L.A. Weekly critic Scott Foundas is calling David Fincher‘s Zodiac “a study in the passage of time and the accumulation of massive amounts of information — a movie that seems to be unfolding inside of a cramped storage locker. And it is, though it may not sound like it, thrilling to behold.” This ties into that complaint mentioned in a piece by Village Voice critic Nathan Lee, a friend of his groaning that “I felt like I was stuck in a filing cabinet for three hours” and Lee responding, “Exactly!”

Caro on “fat Al”

Here we go with another Al Gore may be too fat to be president” riff, this one written by Pop Machine‘s Mark Caro. And here’s another Caro thing about dumping the short film Oscars.

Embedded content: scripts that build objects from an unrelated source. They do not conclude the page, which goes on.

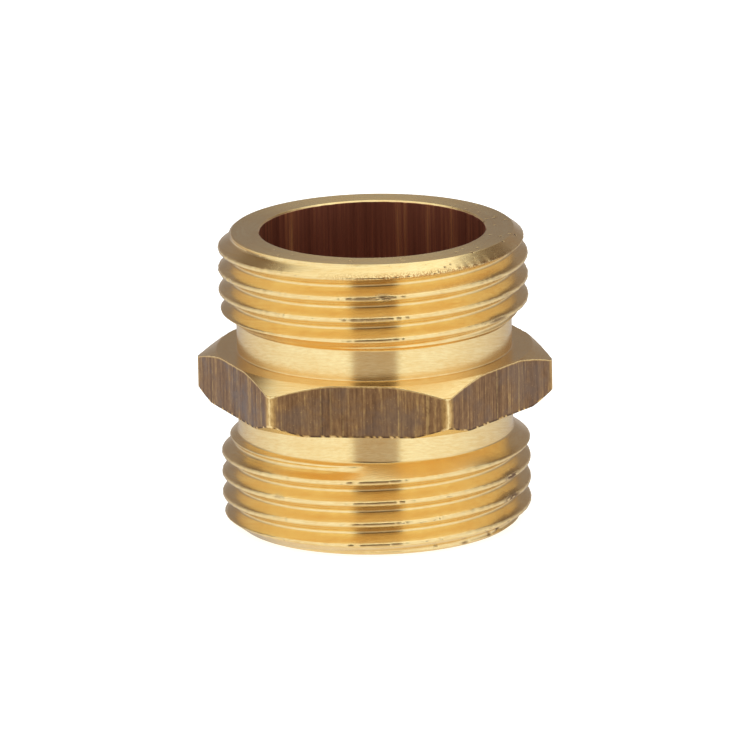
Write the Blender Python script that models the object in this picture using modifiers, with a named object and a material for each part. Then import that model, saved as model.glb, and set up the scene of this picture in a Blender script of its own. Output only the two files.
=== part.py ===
"""Brass hex nipple with a G 1 pipe thread on each end, at full size.

The real nipple is one machined piece, so the model is one solid. It is made in the order
that a lathe makes it: hexagonal bar, turned blank with its through bore, then two helical
thread grooves. Units are metres and +Z is the bore's axis. The origin is the centre of the
lower sealing face, and two of the hexagon's flats face -Y and +Y.
"""

import math

import bmesh
import bpy
from mathutils import Matrix

OBJECT_NAME = "hex_nipple"
MM = 0.001

# Lengths along the bore, from the lower sealing face upwards.
LOWER_END = 13.4 * MM
HEX_THICKNESS = 5.7 * MM
UPPER_END = 12.9 * MM
LOWER_NECK = 3.25 * MM
UPPER_NECK = 3.4 * MM

# Thread, ISO 228 G 1: 11 turns an inch, 55 degree Whitworth form.
THREAD_MAJOR_RADIUS = 33.2 / 2 * MM
THREAD_PITCH = 25.4 / 11 * MM
THREAD_HALF_ANGLE = math.radians(27.5)
WHITWORTH_DEPTH = 0.640327 * THREAD_PITCH
WHITWORTH_ROUNDING = 0.137329 * THREAD_PITCH
LIP_WIDTH = 0.06 * MM

# One crest of each thread passes the middle of the front, -Y, at these heights.
UPPER_CREST_HEIGHT = 26.25 * MM
LOWER_CREST_HEIGHT = 6.05 * MM

# Turned surfaces. The end chamfers' and the shoulders' lengths are along the bore.
BORE_RADIUS = 24.2 / 2 * MM
BORE_CHAMFER = 0.17 * MM
UPPER_FACE_RADIUS = 30.2 / 2 * MM
UPPER_END_CHAMFER = 1.15 * MM
LOWER_FACE_RADIUS = 29.6 / 2 * MM
LOWER_END_CHAMFER = 1.35 * MM
NECK_RADIUS = 29.5 / 2 * MM
SHOULDER_LENGTH = 1.3 * MM

# Hexagon. Each of its faces has a chamfer that begins at its own radius and slopes at its
# own angle from the face.
ACROSS_FLATS = 33.34 * MM
CORNER_ROUNDING = 0.9 * MM
CORNER_SEGMENTS = 5
UPPER_HEX_CHAMFER_RADIUS = 16.9 * MM
UPPER_HEX_CHAMFER_ANGLE = math.radians(31)
LOWER_HEX_CHAMFER_RADIUS = 17.6 * MM
LOWER_HEX_CHAMFER_ANGLE = math.radians(35)

# How round surfaces are divided, and how far a cutter stands clear of what it cuts.
TURN_STEPS = 48
CLEARANCE = 1.0 * MM
MERGE_DISTANCE = 0.00001
FRONT = math.radians(-90)
SHARP_ANGLE = math.radians(25)

LENGTH = LOWER_END + HEX_THICKNESS + UPPER_END
HEX_BOTTOM = LOWER_END
HEX_TOP = LOWER_END + HEX_THICKNESS
CORNER_RADIUS = ACROSS_FLATS / 2 / math.cos(math.radians(30))


def clear_scene():
    for obj in list(bpy.data.objects):
        bpy.data.objects.remove(obj, do_unlink=True)


def new_collection(name):
    collection = bpy.data.collections.new(name)
    bpy.context.scene.collection.children.link(collection)
    return collection


def new_object(name, mesh, collection):
    obj = bpy.data.objects.new(name, mesh)
    collection.objects.link(obj)
    return obj


def mark_as_cutter(obj):
    obj.hide_render = True
    obj.display_type = "WIRE"


def brass_material():
    material = bpy.data.materials.new("turned_brass")
    material.use_nodes = True
    shader = material.node_tree.nodes["Principled BSDF"]
    shader.inputs["Base Color"].default_value = (0.80, 0.56, 0.24, 1.0)
    shader.inputs["Metallic"].default_value = 1.0
    shader.inputs["Roughness"].default_value = 0.32
    return material


def blank_profile():
    """Radius and height of the turned blank's corners, down the outside and up the bore.

    The collar is turned wider than the bar's corners, so the bar itself limits it.
    """
    collar_radius = CORNER_RADIUS + CLEARANCE
    upper_drop = (collar_radius - UPPER_HEX_CHAMFER_RADIUS) * math.tan(UPPER_HEX_CHAMFER_ANGLE)
    lower_drop = (collar_radius - LOWER_HEX_CHAMFER_RADIUS) * math.tan(LOWER_HEX_CHAMFER_ANGLE)
    upper_shoulder = HEX_TOP + UPPER_NECK
    lower_shoulder = HEX_BOTTOM - LOWER_NECK
    outside = [
        (BORE_RADIUS + BORE_CHAMFER, LENGTH),
        (UPPER_FACE_RADIUS, LENGTH),
        (THREAD_MAJOR_RADIUS, LENGTH - UPPER_END_CHAMFER),
        (THREAD_MAJOR_RADIUS, upper_shoulder + SHOULDER_LENGTH),
        (NECK_RADIUS, upper_shoulder),
        (NECK_RADIUS, HEX_TOP),
        (UPPER_HEX_CHAMFER_RADIUS, HEX_TOP),
        (collar_radius, HEX_TOP - upper_drop),
        (collar_radius, HEX_BOTTOM + lower_drop),
        (LOWER_HEX_CHAMFER_RADIUS, HEX_BOTTOM),
        (NECK_RADIUS, HEX_BOTTOM),
        (NECK_RADIUS, lower_shoulder),
        (THREAD_MAJOR_RADIUS, lower_shoulder - SHOULDER_LENGTH),
        (THREAD_MAJOR_RADIUS, LOWER_END_CHAMFER),
        (LOWER_FACE_RADIUS, 0.0),
        (BORE_RADIUS + BORE_CHAMFER, 0.0),
    ]
    bore = [(BORE_RADIUS, BORE_CHAMFER), (BORE_RADIUS, LENGTH - BORE_CHAMFER)]
    return outside + bore


def make_turned_blank(collection):
    """The closed profile, spun round the bore's axis by a Screw modifier."""
    corners = [(radius, 0.0, height) for radius, height in blank_profile()]
    edges = [(i, (i + 1) % len(corners)) for i in range(len(corners))]
    mesh = bpy.data.meshes.new("nipple_body")
    mesh.from_pydata(corners, edges, [])
    blank = new_object("nipple_body", mesh, collection)
    screw = blank.modifiers.new("turning", "SCREW")
    screw.axis = "Z"
    screw.angle = math.tau
    screw.steps = TURN_STEPS
    screw.render_steps = TURN_STEPS
    screw.use_merge_vertices = True
    screw.merge_threshold = MERGE_DISTANCE
    return blank


def make_hex_bar(collection):
    """Drawn hexagonal bar with rounded corners, longer than the nipple at both ends."""
    bm = bmesh.new()
    bmesh.ops.create_cone(
        bm,
        cap_ends=True,
        segments=6,
        radius1=CORNER_RADIUS,
        radius2=CORNER_RADIUS,
        depth=LENGTH + 2 * CLEARANCE,
        matrix=Matrix.Translation((0.0, 0.0, LENGTH / 2)) @ Matrix.Rotation(math.radians(30), 4, "Z"),
    )
    upright = [edge for edge in bm.edges if abs(edge.verts[0].co.z - edge.verts[1].co.z) > LENGTH / 2]
    bmesh.ops.bevel(
        bm,
        geom=upright,
        offset=CORNER_ROUNDING * math.tan(math.radians(30)),
        offset_type="OFFSET",
        segments=CORNER_SEGMENTS,
        profile=0.5,
        affect="EDGES",
    )
    mesh = bpy.data.meshes.new("hex_bar")
    bm.to_mesh(mesh)
    bm.free()
    bar = new_object("hex_bar", mesh, collection)
    mark_as_cutter(bar)
    return bar


def groove_section():
    """Radius and axial offset of the corners of the thread groove's section.

    Each flank leans 27.5 degrees and touches the rounding of the root and of the crest, which
    a corner at the bottom and a slope at each lip stand for. The lips leave the crest between
    one turn of the groove and the next.
    """
    root_radius = THREAD_MAJOR_RADIUS - WHITWORTH_DEPTH
    rounding_depth = WHITWORTH_ROUNDING * (1 - math.sin(THREAD_HALF_ANGLE))
    rounding_width = WHITWORTH_ROUNDING * math.cos(THREAD_HALF_ANGLE)
    half_pitch = THREAD_PITCH / 2
    upper_side = [
        (root_radius + rounding_depth, rounding_width),
        (THREAD_MAJOR_RADIUS - rounding_depth, half_pitch - rounding_width),
        (THREAD_MAJOR_RADIUS + LIP_WIDTH, half_pitch - LIP_WIDTH),
        (THREAD_MAJOR_RADIUS + CLEARANCE, half_pitch - LIP_WIDTH),
    ]
    lower_side = [(radius, -offset) for radius, offset in reversed(upper_side)]
    return [(root_radius, 0.0)] + upper_side + lower_side


def make_thread_groove(name, crest_height, bottom, top, collection):
    """The groove's section, swept along a right-hand helix from bottom to top.

    The groove lies half a pitch from each crest. Its steps fall halfway between the blank's,
    so that no edge of one runs along an edge of the other.
    """
    step_angle = math.tau / TURN_STEPS
    step_height = THREAD_PITCH / TURN_STEPS
    front_height = crest_height + THREAD_PITCH / 2
    first_step = round((bottom - front_height) / step_height) + 0.5
    steps = round((top - bottom) / step_height)
    angle = FRONT + first_step * step_angle
    height = front_height + first_step * step_height
    bm = bmesh.new()
    ring = []
    for radius, offset in groove_section():
        place = (radius * math.cos(angle), radius * math.sin(angle), height + offset)
        ring.append(bm.verts.new(place))
    section = bm.faces.new(ring)
    bmesh.ops.spin(
        bm,
        geom=[section] + list(section.edges) + list(section.verts),
        cent=(0.0, 0.0, 0.0),
        axis=(0.0, 0.0, 1.0),
        dvec=(0.0, 0.0, step_height),
        angle=steps * step_angle,
        steps=steps,
        use_duplicate=False,
    )
    bmesh.ops.recalc_face_normals(bm, faces=bm.faces)
    mesh = bpy.data.meshes.new(name)
    bm.to_mesh(mesh)
    bm.free()
    groove = new_object(name, mesh, collection)
    mark_as_cutter(groove)
    return groove


def combine(body, operation, other):
    modifier = body.modifiers.new(other.name, "BOOLEAN")
    modifier.operation = operation
    modifier.solver = "EXACT"
    modifier.object = other


def apply_modifiers(body):
    """Keeps the evaluated mesh, so that the cut edges can be marked sharp."""
    depsgraph = bpy.context.evaluated_depsgraph_get()
    mesh = bpy.data.meshes.new_from_object(body.evaluated_get(depsgraph))
    outline = body.data
    body.modifiers.clear()
    body.data = mesh
    bpy.data.meshes.remove(outline)


def make_nipple(parts, cutters):
    body = make_turned_blank(parts)
    combine(body, "INTERSECT", make_hex_bar(cutters))
    upper_neck = HEX_TOP + UPPER_NECK / 2
    lower_neck = HEX_BOTTOM - LOWER_NECK / 2
    past_top = LENGTH + THREAD_PITCH
    past_bottom = -THREAD_PITCH
    upper = make_thread_groove("upper_groove", UPPER_CREST_HEIGHT, upper_neck, past_top, cutters)
    lower = make_thread_groove("lower_groove", LOWER_CREST_HEIGHT, past_bottom, lower_neck, cutters)
    combine(body, "DIFFERENCE", upper)
    combine(body, "DIFFERENCE", lower)
    weld = body.modifiers.new("tidy_cuts", "WELD")
    weld.merge_threshold = MERGE_DISTANCE
    apply_modifiers(body)
    body.data.name = body.name
    body.data.materials.clear()
    body.data.materials.append(brass_material())
    body.data.shade_smooth()
    body.data.set_sharp_from_angle(angle=SHARP_ANGLE)


def main():
    clear_scene()
    parts = new_collection(OBJECT_NAME)
    cutters = new_collection("cutters")
    make_nipple(parts, cutters)


main()
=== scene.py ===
"""The hex nipple's final look: one finely threaded brass body, its finishes, light and camera.

Units are metres, in the CAD model's own frame: +Z along the bore, z = 0 at the lower face.
An azimuth is an angle round the bore's axis from the front, -Y, towards the right, +X.
"""

import math
from dataclasses import dataclass, field

import bmesh
import bpy
import numpy as np
from mathutils import Matrix, Vector


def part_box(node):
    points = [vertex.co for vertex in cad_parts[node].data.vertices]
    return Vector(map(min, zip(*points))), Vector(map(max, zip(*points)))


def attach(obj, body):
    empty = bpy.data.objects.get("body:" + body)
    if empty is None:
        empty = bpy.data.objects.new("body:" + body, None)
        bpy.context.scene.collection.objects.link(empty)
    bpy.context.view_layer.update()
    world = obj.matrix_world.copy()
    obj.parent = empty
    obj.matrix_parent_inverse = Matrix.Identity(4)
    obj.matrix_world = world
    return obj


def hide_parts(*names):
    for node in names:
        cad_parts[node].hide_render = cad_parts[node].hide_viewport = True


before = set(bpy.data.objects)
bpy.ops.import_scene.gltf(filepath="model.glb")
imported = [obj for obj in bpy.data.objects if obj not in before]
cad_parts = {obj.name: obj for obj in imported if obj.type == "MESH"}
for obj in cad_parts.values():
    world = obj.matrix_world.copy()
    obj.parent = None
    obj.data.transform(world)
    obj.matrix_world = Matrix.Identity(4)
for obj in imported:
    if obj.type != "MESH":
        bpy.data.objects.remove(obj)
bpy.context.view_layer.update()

MM = 0.001
TURN = 2 * math.pi

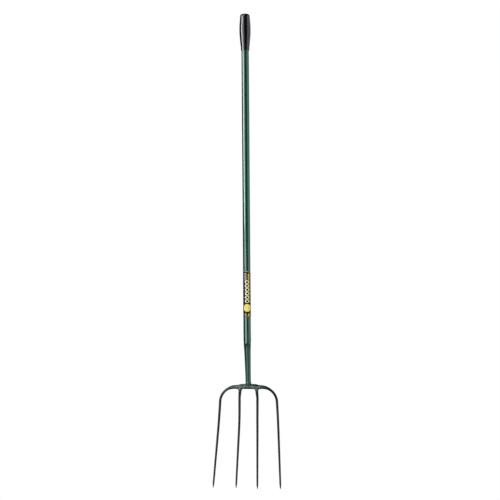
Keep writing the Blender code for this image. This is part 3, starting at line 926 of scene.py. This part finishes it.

An early February Nikki Finke Deadline Hollywood Daily story ran the following quotes: (a) “If Al Gore has slimmed down 25 or 30 pounds, Lord knows [what he might do]” and (b) “Gore’s weight, which has ballooned since he left office, is widely seen as a barometer of his ambitions, and the Clinton, Obama and Edwards campaigns have been studying his girth closely.”

This ties in with Mick LaSalle‘s “fat Al” riff from a couple of months ago.

There’s also this weight thing I wrote about a year ago: “[An Inconvenient Truth] is very persuasive, but it would be a tad more so if Gore were a little bit thinner. He’s not Oliver Hardy but he looks very well fed, and the metaphor is obvious. The under-message of An Inconvenient Truth suggests that a new kind of austerity is vital for the earth’s survival, and I feel it would play better if Gore looked like someone who practices more denial.”